Material supplied:
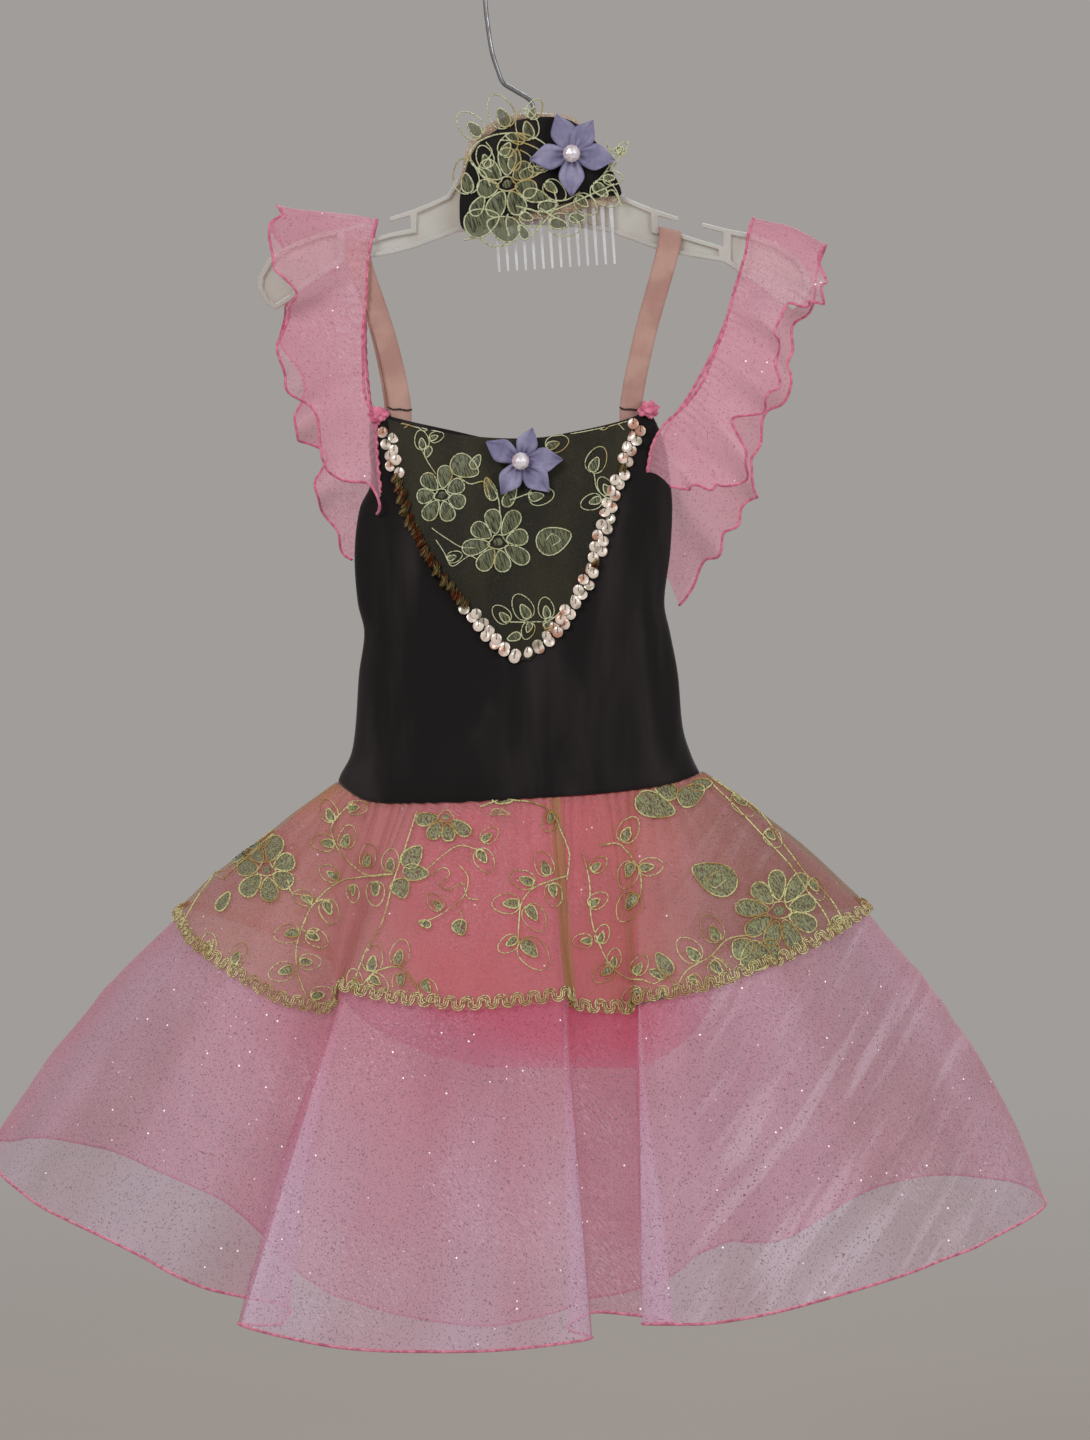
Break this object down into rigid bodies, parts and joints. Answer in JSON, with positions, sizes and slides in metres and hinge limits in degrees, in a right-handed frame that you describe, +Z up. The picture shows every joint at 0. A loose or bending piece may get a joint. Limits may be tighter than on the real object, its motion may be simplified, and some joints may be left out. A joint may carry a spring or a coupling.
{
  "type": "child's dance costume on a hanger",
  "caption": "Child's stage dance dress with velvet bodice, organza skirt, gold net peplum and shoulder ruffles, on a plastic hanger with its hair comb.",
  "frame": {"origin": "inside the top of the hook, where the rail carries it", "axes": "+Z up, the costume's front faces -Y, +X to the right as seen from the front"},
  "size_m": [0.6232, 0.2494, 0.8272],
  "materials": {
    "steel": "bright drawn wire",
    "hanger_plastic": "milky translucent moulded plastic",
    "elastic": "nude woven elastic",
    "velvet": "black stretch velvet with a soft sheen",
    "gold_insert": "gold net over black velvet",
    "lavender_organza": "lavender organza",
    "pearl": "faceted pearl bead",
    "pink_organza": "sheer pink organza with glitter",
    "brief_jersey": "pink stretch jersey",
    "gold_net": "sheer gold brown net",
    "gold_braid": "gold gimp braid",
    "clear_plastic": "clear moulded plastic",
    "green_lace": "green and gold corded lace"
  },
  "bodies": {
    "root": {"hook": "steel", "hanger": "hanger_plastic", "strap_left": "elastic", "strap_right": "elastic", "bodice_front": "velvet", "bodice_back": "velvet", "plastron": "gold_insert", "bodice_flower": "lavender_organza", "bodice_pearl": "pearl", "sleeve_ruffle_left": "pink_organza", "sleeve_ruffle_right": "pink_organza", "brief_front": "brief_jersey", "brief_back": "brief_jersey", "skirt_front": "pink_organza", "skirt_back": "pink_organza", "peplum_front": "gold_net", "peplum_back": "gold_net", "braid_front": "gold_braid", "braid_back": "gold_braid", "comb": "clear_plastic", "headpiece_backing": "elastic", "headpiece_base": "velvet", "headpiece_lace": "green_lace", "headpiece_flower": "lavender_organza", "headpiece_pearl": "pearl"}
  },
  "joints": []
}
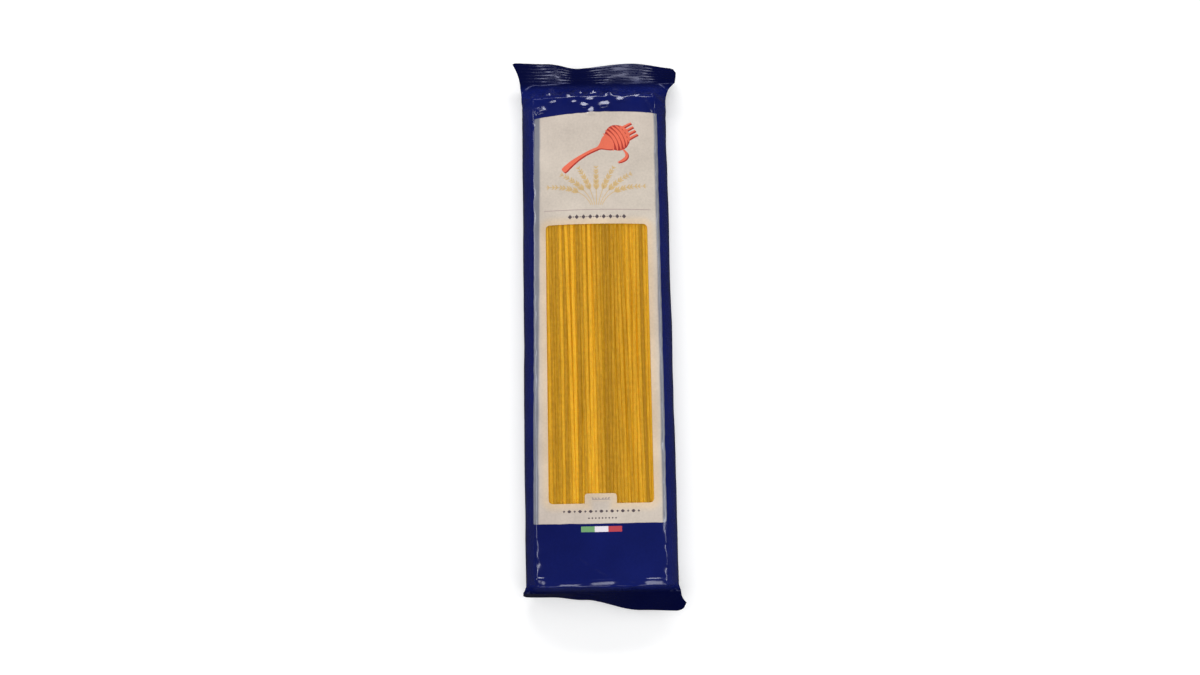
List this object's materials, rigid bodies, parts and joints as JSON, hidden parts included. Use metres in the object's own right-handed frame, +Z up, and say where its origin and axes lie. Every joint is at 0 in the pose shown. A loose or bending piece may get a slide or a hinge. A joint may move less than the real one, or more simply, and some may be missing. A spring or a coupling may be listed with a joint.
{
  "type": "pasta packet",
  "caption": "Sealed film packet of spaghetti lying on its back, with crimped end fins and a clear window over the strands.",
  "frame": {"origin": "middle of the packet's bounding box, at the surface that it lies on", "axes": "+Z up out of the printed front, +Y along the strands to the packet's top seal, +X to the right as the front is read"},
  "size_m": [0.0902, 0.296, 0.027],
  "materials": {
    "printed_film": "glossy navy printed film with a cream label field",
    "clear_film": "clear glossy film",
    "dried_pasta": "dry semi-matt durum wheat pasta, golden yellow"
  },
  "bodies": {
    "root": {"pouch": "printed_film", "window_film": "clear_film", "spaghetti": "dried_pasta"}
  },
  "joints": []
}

Brief: Give the records above again, word for word.

Result of this exercise:
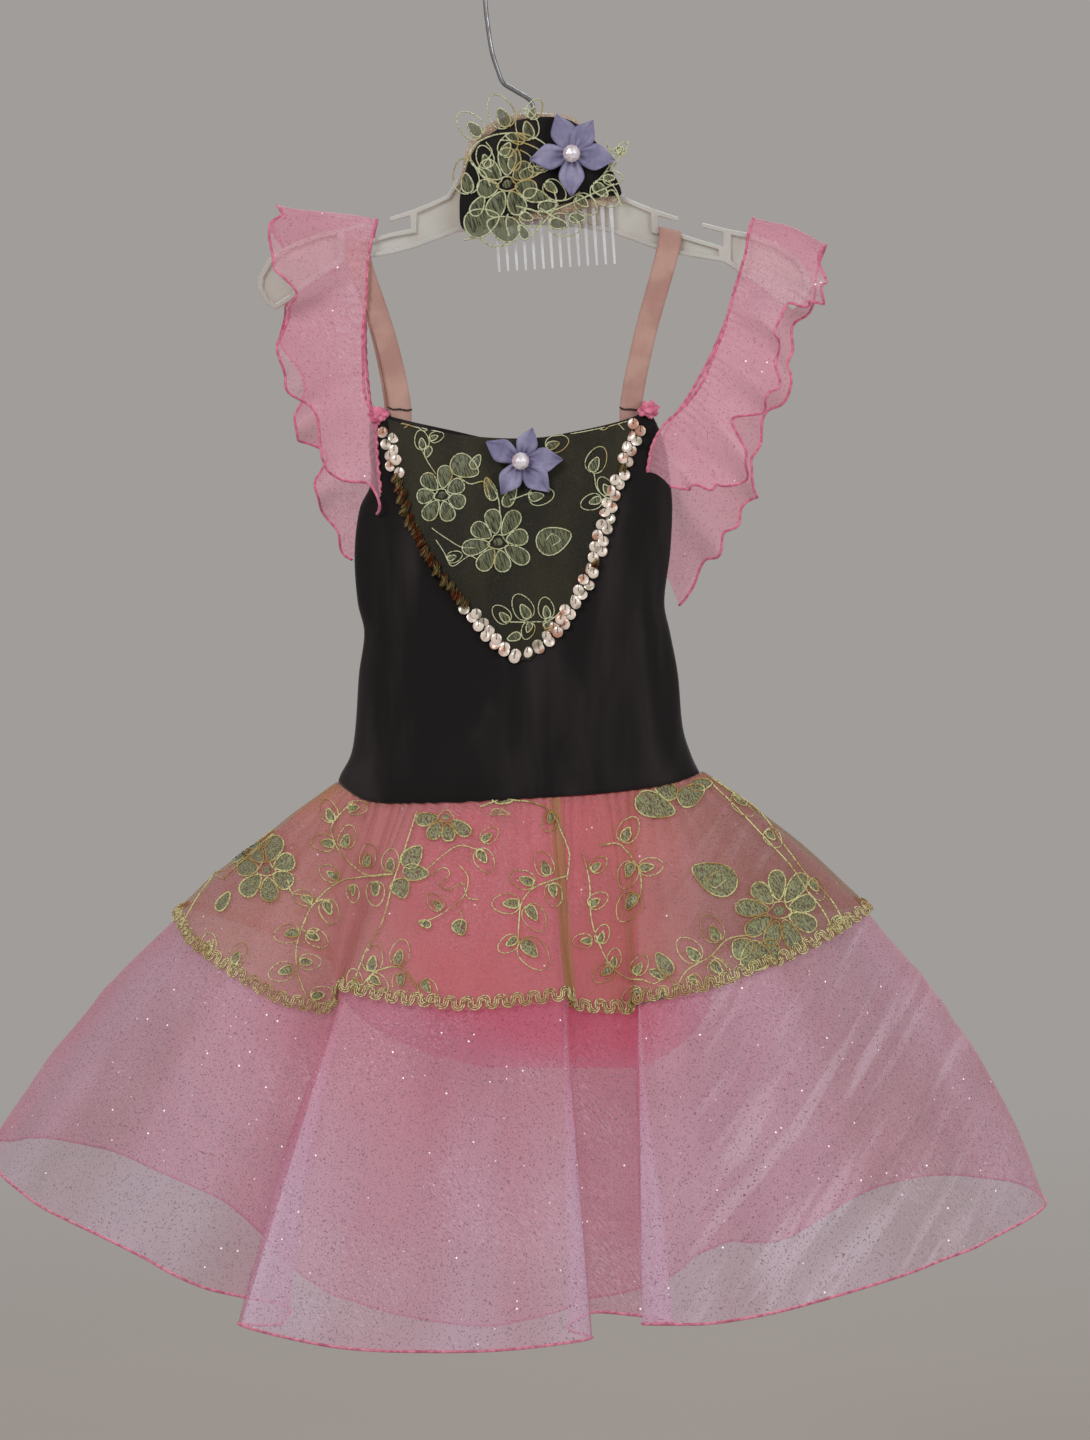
Break this object down into rigid bodies, parts and joints. Answer in JSON, with positions, sizes and slides in metres and hinge limits in degrees, in a right-handed frame that you describe, +Z up. The picture shows every joint at 0. A loose or bending piece may get a joint. Limits may be tighter than on the real object, its motion may be simplified, and some joints may be left out. A joint may carry a spring or a coupling.
{
  "type": "child's dance costume on a hanger",
  "caption": "Child's stage dance dress with velvet bodice, organza skirt, gold net peplum and shoulder ruffles, on a plastic hanger with its hair comb.",
  "frame": {"origin": "inside the top of the hook, where the rail carries it", "axes": "+Z up, the costume's front faces -Y, +X to the right as seen from the front"},
  "size_m": [0.6232, 0.2494, 0.8272],
  "materials": {
    "steel": "bright drawn wire",
    "hanger_plastic": "milky translucent moulded plastic",
    "elastic": "nude woven elastic",
    "velvet": "black stretch velvet with a soft sheen",
    "gold_insert": "gold net over black velvet",
    "lavender_organza": "lavender organza",
    "pearl": "faceted pearl bead",
    "pink_organza": "sheer pink organza with glitter",
    "brief_jersey": "pink stretch jersey",
    "gold_net": "sheer gold brown net",
    "gold_braid": "gold gimp braid",
    "clear_plastic": "clear moulded plastic",
    "green_lace": "green and gold corded lace"
  },
  "bodies": {
    "root": {"hook": "steel", "hanger": "hanger_plastic", "strap_left": "elastic", "strap_right": "elastic", "bodice_front": "velvet", "bodice_back": "velvet", "plastron": "gold_insert", "bodice_flower": "lavender_organza", "bodice_pearl": "pearl", "sleeve_ruffle_left": "pink_organza", "sleeve_ruffle_right": "pink_organza", "brief_front": "brief_jersey", "brief_back": "brief_jersey", "skirt_front": "pink_organza", "skirt_back": "pink_organza", "peplum_front": "gold_net", "peplum_back": "gold_net", "braid_front": "gold_braid", "braid_back": "gold_braid", "comb": "clear_plastic", "headpiece_backing": "elastic", "headpiece_base": "velvet", "headpiece_lace": "green_lace", "headpiece_flower": "lavender_organza", "headpiece_pearl": "pearl"}
  },
  "joints": []
}
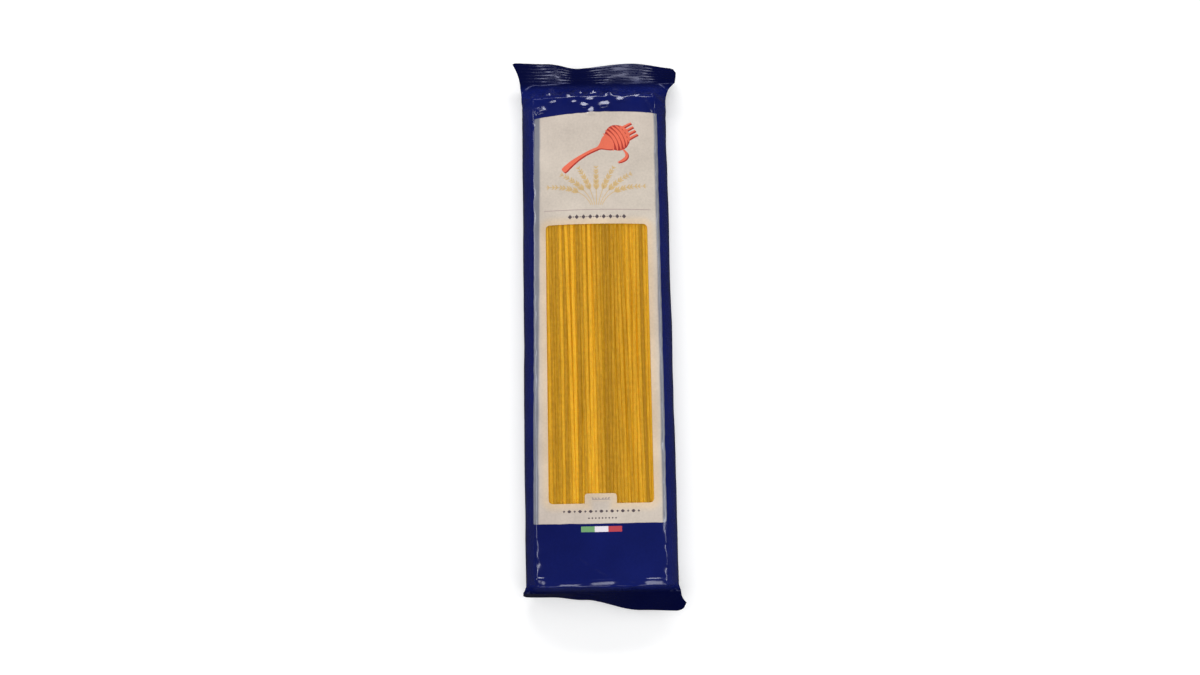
List this object's materials, rigid bodies, parts and joints as JSON, hidden parts included. Use metres in the object's own right-handed frame, +Z up, and say where its origin and axes lie. Every joint is at 0 in the pose shown. A loose or bending piece may get a slide or a hinge. A joint may move less than the real one, or more simply, and some may be missing. A spring or a coupling may be listed with a joint.
{
  "type": "pasta packet",
  "caption": "Sealed film packet of spaghetti lying on its back, with crimped end fins and a clear window over the strands.",
  "frame": {"origin": "middle of the packet's bounding box, at the surface that it lies on", "axes": "+Z up out of the printed front, +Y along the strands to the packet's top seal, +X to the right as the front is read"},
  "size_m": [0.0902, 0.296, 0.027],
  "materials": {
    "printed_film": "glossy navy printed film with a cream label field",
    "clear_film": "clear glossy film",
    "dried_pasta": "dry semi-matt durum wheat pasta, golden yellow"
  },
  "bodies": {
    "root": {"pouch": "printed_film", "window_film": "clear_film", "spaghetti": "dried_pasta"}
  },
  "joints": []
}